The request
Show all lines holding the string "body".

━━ Extracted information

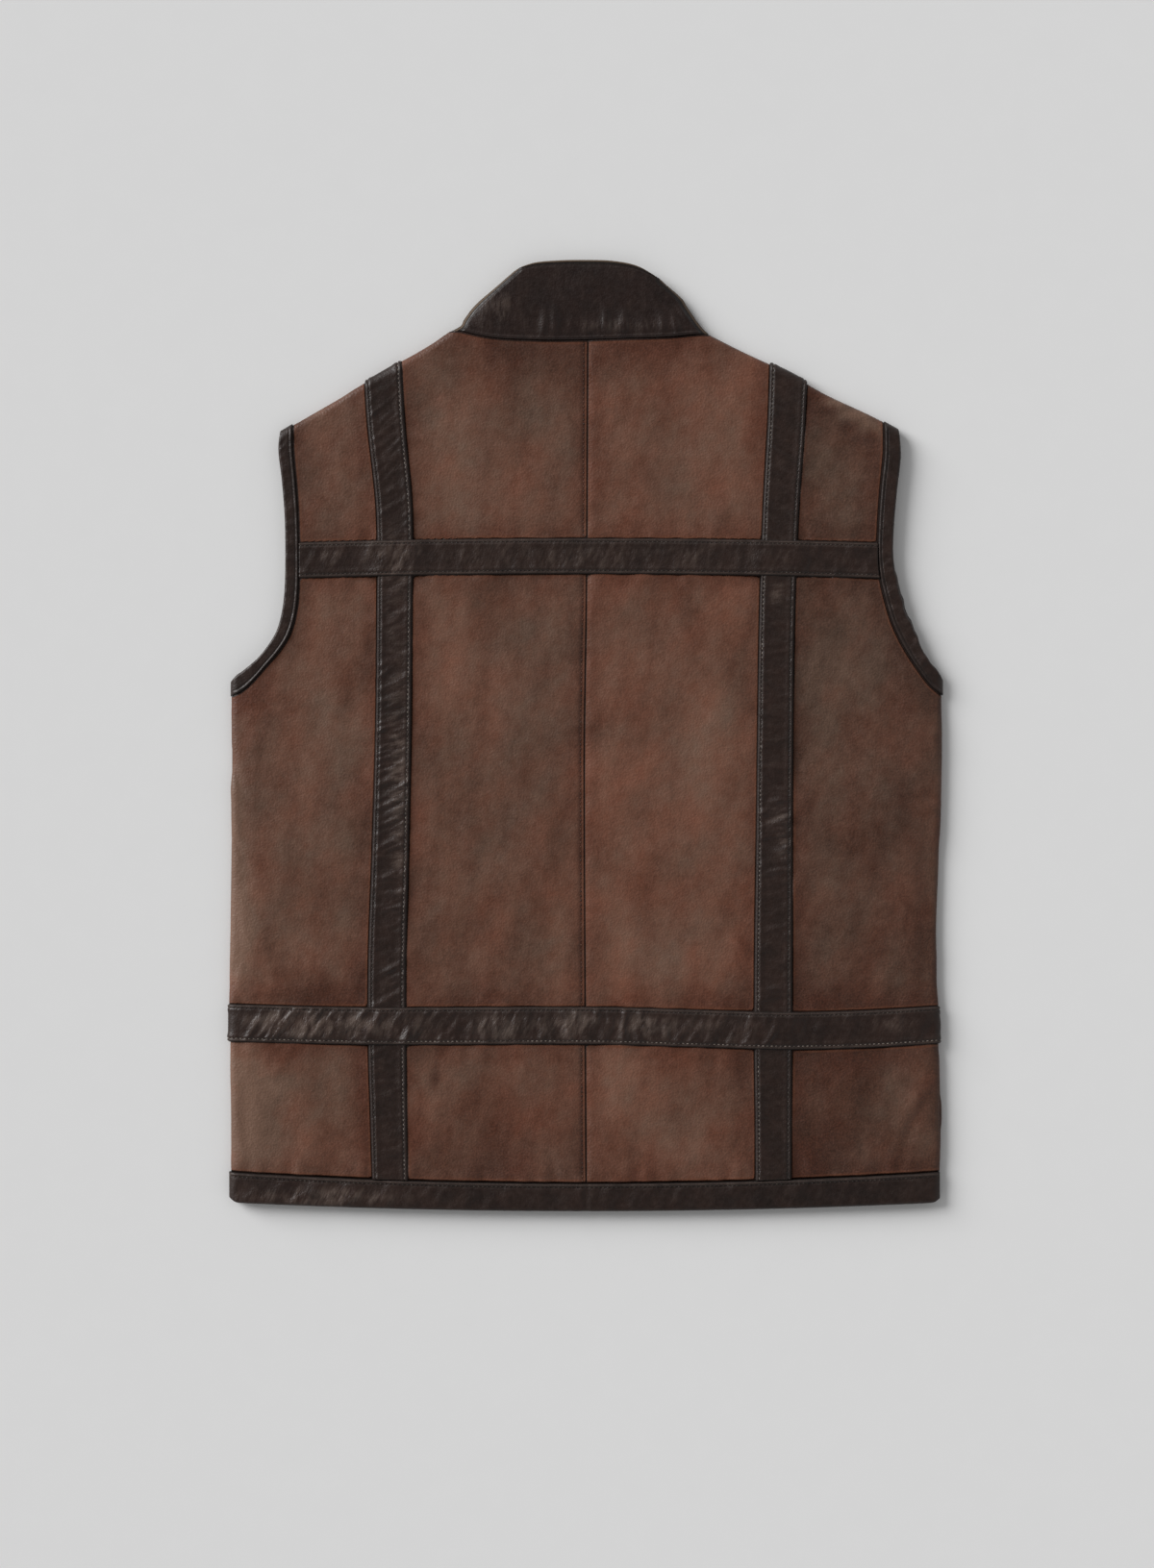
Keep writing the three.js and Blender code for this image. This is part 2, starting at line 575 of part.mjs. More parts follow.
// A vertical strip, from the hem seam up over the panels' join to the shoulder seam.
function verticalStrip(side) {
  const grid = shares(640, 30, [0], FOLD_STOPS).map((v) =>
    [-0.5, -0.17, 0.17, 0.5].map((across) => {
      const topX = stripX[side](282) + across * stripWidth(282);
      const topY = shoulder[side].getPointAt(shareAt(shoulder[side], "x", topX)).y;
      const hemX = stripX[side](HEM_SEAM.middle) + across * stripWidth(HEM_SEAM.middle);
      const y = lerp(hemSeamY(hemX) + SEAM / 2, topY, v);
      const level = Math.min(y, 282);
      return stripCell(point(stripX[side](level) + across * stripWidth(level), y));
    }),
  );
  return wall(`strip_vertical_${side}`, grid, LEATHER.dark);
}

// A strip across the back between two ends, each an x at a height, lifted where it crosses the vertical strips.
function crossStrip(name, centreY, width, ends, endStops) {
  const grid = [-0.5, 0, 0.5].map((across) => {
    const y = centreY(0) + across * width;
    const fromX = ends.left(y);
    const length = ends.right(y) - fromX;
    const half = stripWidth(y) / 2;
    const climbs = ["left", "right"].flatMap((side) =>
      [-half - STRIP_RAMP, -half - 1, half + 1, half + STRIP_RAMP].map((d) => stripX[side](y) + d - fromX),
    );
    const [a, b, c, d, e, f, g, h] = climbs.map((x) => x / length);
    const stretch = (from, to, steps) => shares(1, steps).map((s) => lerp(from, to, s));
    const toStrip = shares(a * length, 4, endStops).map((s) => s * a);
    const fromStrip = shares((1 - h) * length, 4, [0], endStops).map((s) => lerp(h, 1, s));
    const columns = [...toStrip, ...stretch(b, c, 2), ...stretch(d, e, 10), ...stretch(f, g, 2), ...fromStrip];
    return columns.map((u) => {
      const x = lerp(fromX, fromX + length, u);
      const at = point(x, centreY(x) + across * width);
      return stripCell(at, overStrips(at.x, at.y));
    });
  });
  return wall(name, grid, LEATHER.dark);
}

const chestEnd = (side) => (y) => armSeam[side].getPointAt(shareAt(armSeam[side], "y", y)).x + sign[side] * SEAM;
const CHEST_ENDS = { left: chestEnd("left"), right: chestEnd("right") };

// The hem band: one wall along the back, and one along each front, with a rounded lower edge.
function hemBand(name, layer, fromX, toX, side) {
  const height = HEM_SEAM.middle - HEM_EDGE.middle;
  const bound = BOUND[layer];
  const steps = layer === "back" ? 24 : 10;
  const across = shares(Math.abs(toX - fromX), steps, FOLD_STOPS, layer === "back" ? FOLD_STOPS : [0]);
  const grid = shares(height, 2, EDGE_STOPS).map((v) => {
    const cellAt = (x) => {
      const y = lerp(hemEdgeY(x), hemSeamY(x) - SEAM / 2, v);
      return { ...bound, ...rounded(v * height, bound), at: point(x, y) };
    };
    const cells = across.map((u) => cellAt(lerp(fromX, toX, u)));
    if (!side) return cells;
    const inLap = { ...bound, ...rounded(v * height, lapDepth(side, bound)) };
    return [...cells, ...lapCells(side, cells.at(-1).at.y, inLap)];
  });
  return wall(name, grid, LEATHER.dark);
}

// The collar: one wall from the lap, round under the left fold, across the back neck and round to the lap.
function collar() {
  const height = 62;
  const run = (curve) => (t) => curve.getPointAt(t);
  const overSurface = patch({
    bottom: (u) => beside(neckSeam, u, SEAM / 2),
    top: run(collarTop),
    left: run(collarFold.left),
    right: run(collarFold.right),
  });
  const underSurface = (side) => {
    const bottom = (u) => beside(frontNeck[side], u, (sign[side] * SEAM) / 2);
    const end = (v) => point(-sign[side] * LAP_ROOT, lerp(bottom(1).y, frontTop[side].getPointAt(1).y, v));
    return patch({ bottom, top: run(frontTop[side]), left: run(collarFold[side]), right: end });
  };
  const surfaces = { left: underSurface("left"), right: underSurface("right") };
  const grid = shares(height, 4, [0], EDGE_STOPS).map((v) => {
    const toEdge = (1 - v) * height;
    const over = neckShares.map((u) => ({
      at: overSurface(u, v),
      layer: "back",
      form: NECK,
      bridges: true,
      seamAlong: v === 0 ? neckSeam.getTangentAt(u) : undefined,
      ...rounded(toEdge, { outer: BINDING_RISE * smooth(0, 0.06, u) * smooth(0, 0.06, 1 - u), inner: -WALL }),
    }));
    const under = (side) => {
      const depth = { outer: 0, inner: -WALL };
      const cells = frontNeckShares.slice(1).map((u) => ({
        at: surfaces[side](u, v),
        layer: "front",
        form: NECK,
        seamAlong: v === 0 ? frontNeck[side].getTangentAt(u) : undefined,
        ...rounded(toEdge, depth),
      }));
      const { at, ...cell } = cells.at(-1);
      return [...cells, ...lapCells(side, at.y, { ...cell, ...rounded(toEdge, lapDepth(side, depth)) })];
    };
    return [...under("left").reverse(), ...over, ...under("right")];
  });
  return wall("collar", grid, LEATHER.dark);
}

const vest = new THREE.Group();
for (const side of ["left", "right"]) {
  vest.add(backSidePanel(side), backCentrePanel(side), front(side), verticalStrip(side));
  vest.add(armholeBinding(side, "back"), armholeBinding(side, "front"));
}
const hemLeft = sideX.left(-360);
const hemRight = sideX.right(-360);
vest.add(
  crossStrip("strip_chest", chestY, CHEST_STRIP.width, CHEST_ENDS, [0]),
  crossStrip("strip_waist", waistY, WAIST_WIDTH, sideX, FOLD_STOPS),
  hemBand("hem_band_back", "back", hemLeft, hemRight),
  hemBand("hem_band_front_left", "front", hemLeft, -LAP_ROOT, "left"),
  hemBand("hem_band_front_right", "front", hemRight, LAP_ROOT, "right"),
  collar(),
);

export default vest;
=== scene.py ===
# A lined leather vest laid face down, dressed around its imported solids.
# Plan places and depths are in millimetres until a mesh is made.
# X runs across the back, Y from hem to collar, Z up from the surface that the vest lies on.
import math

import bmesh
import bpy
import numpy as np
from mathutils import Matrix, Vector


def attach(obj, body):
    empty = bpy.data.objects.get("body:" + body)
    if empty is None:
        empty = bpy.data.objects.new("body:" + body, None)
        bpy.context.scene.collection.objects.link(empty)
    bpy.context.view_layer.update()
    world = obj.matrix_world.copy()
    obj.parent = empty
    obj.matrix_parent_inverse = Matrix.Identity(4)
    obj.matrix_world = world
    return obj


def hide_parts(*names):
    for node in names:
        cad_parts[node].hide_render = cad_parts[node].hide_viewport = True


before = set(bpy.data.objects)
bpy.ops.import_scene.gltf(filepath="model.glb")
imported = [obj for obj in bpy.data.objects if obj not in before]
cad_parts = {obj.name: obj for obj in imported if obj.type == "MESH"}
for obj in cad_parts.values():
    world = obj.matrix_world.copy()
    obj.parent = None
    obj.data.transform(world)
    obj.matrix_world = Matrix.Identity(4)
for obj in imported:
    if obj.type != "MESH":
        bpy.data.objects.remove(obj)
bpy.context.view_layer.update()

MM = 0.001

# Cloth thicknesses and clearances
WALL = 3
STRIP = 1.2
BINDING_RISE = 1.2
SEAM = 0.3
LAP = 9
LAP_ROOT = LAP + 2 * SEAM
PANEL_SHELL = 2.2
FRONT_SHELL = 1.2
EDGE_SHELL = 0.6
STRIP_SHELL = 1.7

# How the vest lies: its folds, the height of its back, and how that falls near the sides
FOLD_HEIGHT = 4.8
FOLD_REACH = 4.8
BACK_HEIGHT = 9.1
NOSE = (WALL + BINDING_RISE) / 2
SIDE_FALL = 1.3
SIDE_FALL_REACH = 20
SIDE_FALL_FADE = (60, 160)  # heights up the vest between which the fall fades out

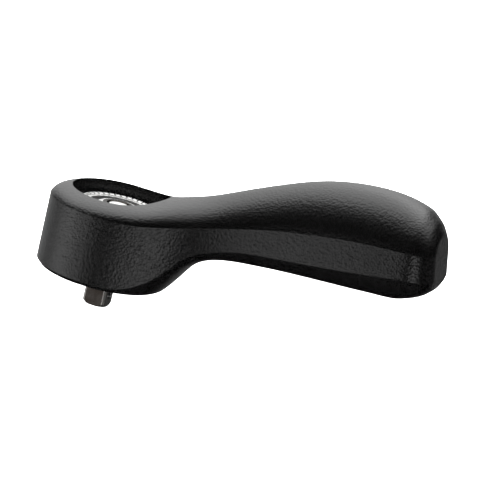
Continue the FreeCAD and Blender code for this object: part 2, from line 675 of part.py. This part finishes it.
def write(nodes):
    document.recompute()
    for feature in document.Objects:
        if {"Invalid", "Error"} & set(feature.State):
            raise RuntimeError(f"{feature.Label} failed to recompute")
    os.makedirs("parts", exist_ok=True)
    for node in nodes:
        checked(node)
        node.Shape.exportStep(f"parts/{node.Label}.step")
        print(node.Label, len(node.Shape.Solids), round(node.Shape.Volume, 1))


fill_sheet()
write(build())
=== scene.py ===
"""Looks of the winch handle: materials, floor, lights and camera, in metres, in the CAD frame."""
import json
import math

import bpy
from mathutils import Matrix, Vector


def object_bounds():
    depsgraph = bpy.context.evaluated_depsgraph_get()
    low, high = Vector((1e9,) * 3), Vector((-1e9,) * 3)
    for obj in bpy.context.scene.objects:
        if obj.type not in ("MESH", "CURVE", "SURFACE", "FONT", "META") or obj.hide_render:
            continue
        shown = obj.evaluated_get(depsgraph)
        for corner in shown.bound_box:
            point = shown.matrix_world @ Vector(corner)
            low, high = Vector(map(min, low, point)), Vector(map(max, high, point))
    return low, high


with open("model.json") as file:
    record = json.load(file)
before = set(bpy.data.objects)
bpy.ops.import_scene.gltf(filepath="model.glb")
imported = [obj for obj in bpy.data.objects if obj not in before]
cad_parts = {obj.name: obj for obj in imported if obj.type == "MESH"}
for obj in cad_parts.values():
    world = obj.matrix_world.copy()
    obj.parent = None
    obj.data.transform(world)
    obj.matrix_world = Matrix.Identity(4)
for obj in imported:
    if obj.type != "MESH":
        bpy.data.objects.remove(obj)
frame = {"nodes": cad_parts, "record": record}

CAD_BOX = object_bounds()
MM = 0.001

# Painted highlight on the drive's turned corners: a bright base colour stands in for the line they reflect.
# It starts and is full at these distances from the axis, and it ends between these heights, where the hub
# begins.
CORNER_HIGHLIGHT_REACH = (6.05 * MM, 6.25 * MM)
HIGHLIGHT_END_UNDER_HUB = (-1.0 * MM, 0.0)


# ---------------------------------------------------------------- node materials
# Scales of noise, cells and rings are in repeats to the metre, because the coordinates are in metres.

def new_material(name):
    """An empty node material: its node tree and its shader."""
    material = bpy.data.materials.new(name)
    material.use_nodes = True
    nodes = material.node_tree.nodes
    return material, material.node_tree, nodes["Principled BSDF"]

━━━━

Solution below
def attach(obj, body):
    empty = bpy.data.objects.get("body:" + body)
        empty = bpy.data.objects.new("body:" + body, None)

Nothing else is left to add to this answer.